November 26, 2012, 6:17 AM —
Hewlett-Packard said in a letter to the U.S. Securities and Exchange Commission that it had determined that its products were procured from a partner that was not informed that their ultimate destination was Syria.
HP was responding to a Sept. 6 letter from the SEC asking the company to comment on news reports in November 2011 that its equipment was allegedly installed in Syria by Italian company Area as part of a nationwide surveillance and tracking system designed to monitor people there, according to documents made public late last week.
The U.S. government has imposed a number of economic sanctions on Syria, including controls on the export of most U.S. products to the country.

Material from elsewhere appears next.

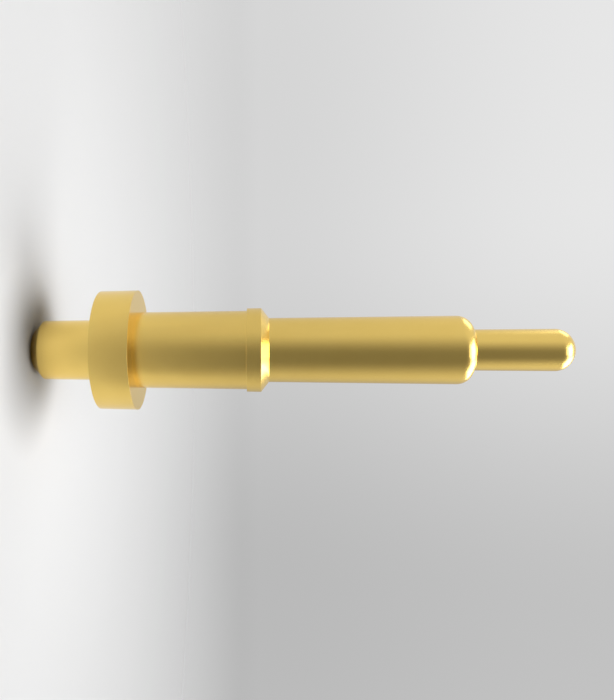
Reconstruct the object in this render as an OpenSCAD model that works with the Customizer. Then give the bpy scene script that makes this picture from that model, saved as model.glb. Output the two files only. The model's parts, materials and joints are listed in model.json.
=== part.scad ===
// Pogo pin: a spring-loaded contact pin for a circuit board.
// A turned barrel with a solder tail, a flange and a press ring holds a sliding plunger,
// which a small compression spring pushes up against the barrel's rolled mouth.
// The pin stands on its tail along Z, and the origin is the centre of the tail's end.

/* [Solder tail] */
// Diameter of the solder tail
tail_d = 1.53; // [1.2:0.01:1.8]
// Length of the solder tail, up to the flange
tail_len = 1.78; // [1:0.02:4]
// Size of the 45 degree chamfer on the end of the tail
tail_chamfer = 0.25; // [0.05:0.05:0.4]

/* [Flange and body] */
// Diameter of the flange
flange_d = 3; // [2.4:0.1:4]
// Thickness of the flange
flange_t = 0.94; // [0.5:0.01:1.5]
// Diameter of the lower body, under the press ring
body_d = 1.9; // [1.7:0.02:1.96]
// Length of the lower body, from the flange to the press ring
body_len = 2.66; // [2:0.02:4]

/* [Press ring] */
// Diameter of the press ring
ring_d = 2.02; // [1.98:0.02:2.2]
// Height of the press ring's straight band
ring_h = 0.33; // [0.2:0.01:0.6]
// Height of the lead-in cone above the band
ring_cone_h = 0.18; // [0.1:0.02:0.4]

/* [Upper barrel] */
// Diameter of the upper barrel
tube_d = 1.54; // [1.48:0.01:1.6]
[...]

In a letter dated Oct. 9 to Cecilia Blye at the SEC's Office of Global Security Risk, HP said it had determined that Area did not procure the HP products believed to have been sold into Syria directly from HP, but instead procured them from an HP partner that was not informed of the ultimate destination for those products.
Area was required under the terms of its contract with HP to comply with all applicable export laws and was specifically prohibited from selling HP's products into embargoed or sanctioned countries, HP vice president and associate general counsel David K. Ritenour wrote in the letter. HP terminated its contract with Area in April this year, he added.

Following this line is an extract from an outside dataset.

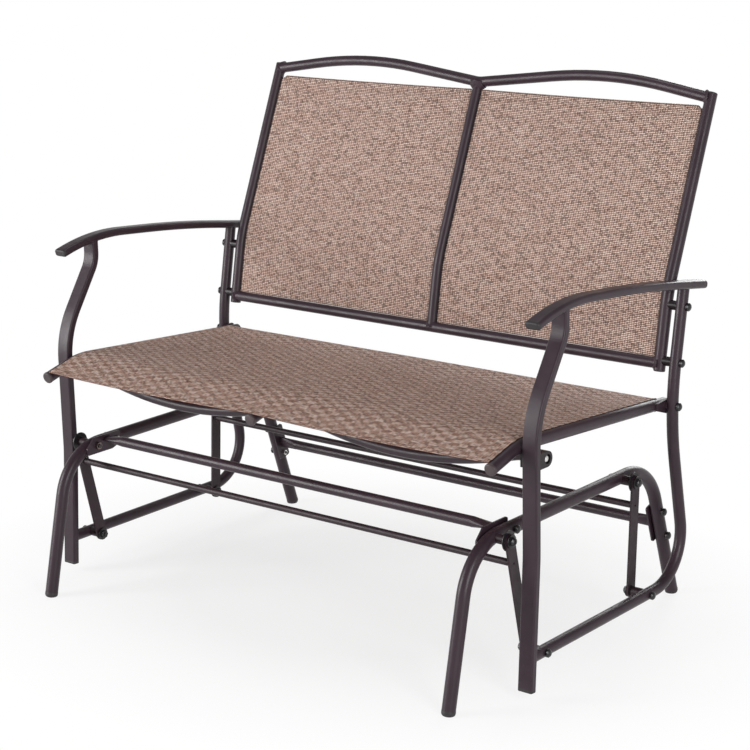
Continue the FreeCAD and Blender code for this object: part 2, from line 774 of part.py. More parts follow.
# The top rail bows up twice between the corners and dips at the middle.
half_bow = [(back_x, 0.0), (bow_crown_x, bow_crown_rise)]
bow_corners = [(-x, s) for x, s in half_bow] + [(0.0, 0.0)] + half_bow[::-1]
top_path = bent_path([back_point(x, s) for x, s in bow_corners], [bow_bend, bow_dip_bend, bow_bend])
top_rail, top_outer = round_tube(top_path, back_cross_od, back_wall)
bottom_at = on_back_line(back_bottom_rise)
bottom_outer = rod_x(-back_x, back_x, bottom_at, back_cross_od / 2)
bottom_rail = bottom_outer.cut(rod_x(-back_x, back_x, bottom_at, back_cross_od / 2 - back_wall))
for outer in back_outer.values():
    top_rail = top_rail.cut(outer)
    bottom_rail = bottom_rail.cut(outer)
pieces["back_top_rail"] = top_rail
pieces["back_bottom_rail"] = bottom_rail
centre_tube = round_tube(back_path(0.0, bottom_at, 0.0), back_centre_od, back_wall)[0]
pieces["back_centre_tube"] = centre_tube.cut(top_outer).cut(bottom_outer)

back_bolts = []
back_inserts = []
back_spacers = []
for name, side in sides:
    insert_end = side * (back_out_x - insert_length)
    for at in back_bolts_at:
        spacer = ring_x(side * back_x, side * rail_x, at, spacer_od / 2, small_bolt / 2 + hole_play)
        back_spacers.append(spacer.cut(back_outer[name]).cut(rail_outer[name]))
        insert = ring_x(insert_end, side * back_out_x, at, insert_od / 2, small_bolt / 2)
        back_inserts.append(insert.common(back_outer[name]))
        back_bolts.append(bolt_x(side * rail_out_x, insert_end, at, small_bolt))
pieces["back_spacers"] = group(back_spacers)
pieces["back_bolts"] = group(back_bolts)
pieces["back_inserts"] = group(back_inserts)


# Slings: thin sheets swept along the tubes, sagging a little between them.
def sling_wire(start, up, spans):
    """A thin closed strip across the bench: each span is (x0, lift0, x1, lift1)."""
    upper = []
    lower = []
    half = up * (sling_thick / 2)
    for x0, lift0, x1, lift1 in spans:
        first = start + Vector(x0, 0, 0) + up * lift0
        last = start + Vector(x1, 0, 0) + up * lift1
        middle = (first + last) * 0.5 - up * sling_sag
        upper.append(Part.Arc(first + half, middle + half, last + half))
        lower.append(Part.Arc(last - half, middle - half, first - half))
    edges = [arc.toShape() for arc in upper]
    edges.append(Part.LineSegment(upper[-1].EndPoint, lower[-1].StartPoint).toShape())
    edges += [arc.toShape() for arc in reversed(lower)]
    edges.append(Part.LineSegment(lower[0].EndPoint, upper[0].StartPoint).toShape())
    return Part.Wire(edges)


sling_back_y = rear_bar_y - rear_bar_od / 2
sling_path = seat_path(0.0, above(seat_line, sling_back_y))
start, along = path_start(sling_path)
seat_up = Vector(1, 0, 0).cross(along).normalize()
edge_lift = math.sqrt((seat_od / 2 + sling_gap) ** 2 - sling_tuck ** 2) + sling_thick / 2
middle_lift = seat_od / 2 + sling_gap + sling_thick / 2
edge_x = seat_x - sling_tuck
seat_spans = [(-edge_x, edge_lift, 0.0, middle_lift), (0.0, middle_lift, edge_x, edge_lift)]
pieces["seat_sling"] = sweep(sling_path, sling_wire(start, seat_up, seat_spans))

back_in_x = back_x - back_od / 2
for name, side in sides:
    low = on_back_line(back_bottom_rise + back_cross_od / 2 + sling_gap)
    sling_path = back_path(0.0, low, -back_sling_top)
    start, along = path_start(sling_path)
    up = Vector(1, 0, 0).cross(along).normalize()
    ends = sorted((side * (back_centre_od / 2 + sling_gap), side * (back_in_x - sling_gap)))
    pieces["back_sling_" + name] = sweep(sling_path, sling_wire(start, up, [(ends[0], 0.0, ends[1], 0.0)]))

# The frame's origin: the middle of the whole bench's footprint.
whole = group(list(pieces.values())).optimalBoundingBox(False, False)
origin_y = (whole.YMin + whole.YMax) / 2
for node, shape in pieces.items():
    placed = shape.copy()
    placed.translate(Vector(0, -origin_y, 0))
    placed.exportStep("parts/%s.step" % node)

print("box", [round(v, 1) for v in (whole.XMin, whole.YMin, whole.ZMin, whole.XMax, whole.YMax, whole.ZMax)])
print("origin is at y", round(origin_y, 3), "of the drawing")
for label, places in (("upper", upper_pivots), ("lower", lower_pivots)):
    for end, at in places.items():
        print(label, end, "pivot", round(at[0] - origin_y, 3), round(at[1], 3))
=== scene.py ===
import math

import bpy
import numpy as np
from mathutils import Matrix, Vector


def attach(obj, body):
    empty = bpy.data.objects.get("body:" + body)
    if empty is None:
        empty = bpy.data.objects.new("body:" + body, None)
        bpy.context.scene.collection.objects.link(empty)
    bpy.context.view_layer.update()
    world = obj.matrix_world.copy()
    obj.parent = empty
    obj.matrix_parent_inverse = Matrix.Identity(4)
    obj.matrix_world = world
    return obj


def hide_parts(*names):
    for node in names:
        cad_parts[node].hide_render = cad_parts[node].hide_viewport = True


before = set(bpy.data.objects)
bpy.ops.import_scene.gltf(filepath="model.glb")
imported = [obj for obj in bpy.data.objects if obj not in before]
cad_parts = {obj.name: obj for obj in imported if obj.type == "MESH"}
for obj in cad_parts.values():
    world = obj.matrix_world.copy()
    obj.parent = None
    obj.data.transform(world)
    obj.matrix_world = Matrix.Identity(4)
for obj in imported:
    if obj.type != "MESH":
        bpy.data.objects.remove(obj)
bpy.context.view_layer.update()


# Base arches: 25 mm steel tube, bent on a tube bender and powder coated in a dark brown.
# They stand on two black plastic caps each, and most other painted pieces share their finish.
coat_colour = (0.034, 0.020, 0.0275)
coat_roughness = (0.30, 0.40)


def shaded(colour, amount):
    """A colour scaled by an amount, as RGBA."""
    return tuple(min(1.0, c * amount) for c in colour) + (1.0,)


class Finish:
    """A node material under construction: each call adds one node and returns its first output."""

    def __init__(self, name):
        self.material = bpy.data.materials.new(name)
        self.material.use_nodes = True
        self.tree = self.material.node_tree
        self.shader = self.tree.nodes["Principled BSDF"]

    def join(self, value, socket):
        if isinstance(value, bpy.types.NodeSocket):
            self.tree.links.new(value, socket)
        else:
            socket.default_value = value

    def node(self, kind, output=0, settings=None, **inputs):
        """Adds a node; inputs are named, or numbered as i0, i1 and so on."""
        made = self.tree.nodes.new(kind)
        for key, value in (settings or {}).items():
            setattr(made, key, value)
        for key, value in inputs.items():
            socket = made.inputs[int(key[1:])] if key[1:].isdigit() else made.inputs[key.replace("_", " ")]
            self.join(value, socket)
        return made.outputs[output]

    def calc(self, operation, *values):
        inputs = {"i%d" % i: value for i, value in enumerate(values)}
        return self.node("ShaderNodeMath", settings={"operation": operation}, **inputs)

    def ramp(self, factor, stops):
        """A ramp through (place, colour) stops; a single number stands for a grey."""
        out = self.node("ShaderNodeValToRGB", Fac=factor)
        elements = out.node.color_ramp.elements
        while len(elements) < len(stops):
            elements.new(0.5)
        for element, (place, colour) in zip(elements, stops):
            element.position = place
            element.color = shaded((colour,) * 3 if isinstance(colour, float) else colour[:3], 1.0)
        return out

    def blend(self, share, first, second, kind="MIX"):
        return self.node("ShaderNodeMix", output=2, settings={"data_type": "RGBA", "blend_type": kind},
                         i0=share, i6=first, i7=second)

    def bump(self, height, strength, distance):
        return self.node("ShaderNodeBump", Height=height, Strength=strength, Distance=distance)

    def noise(self, vector, scale, detail=2.0):
        return self.node("ShaderNodeTexNoise", Vector=vector, Scale=scale, Detail=detail)

    def object_place(self):
        return self.node("ShaderNodeTexCoord", output=3)

    def set(self, **values):
        for key, value in values.items():
            self.join(value, self.shader.inputs[key.replace("_", " ")])
        return self.material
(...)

Ritenour said that in June 2009 HP obtained an export license from the U.S. Department of Commerce's Bureau of Industry and Security (BIS) for the sale of HP products worth US$1 million to MTN Syria, a private telecommunications company.
Apart from that sale, he wrote, HP has not directly or indirectly knowingly provided its products and services in Iran or Syria since April 21, 2009, and did not authorize the sale of its products for use in surveillance or tracking activities in Iran or Syria, or to the governments of the two countries.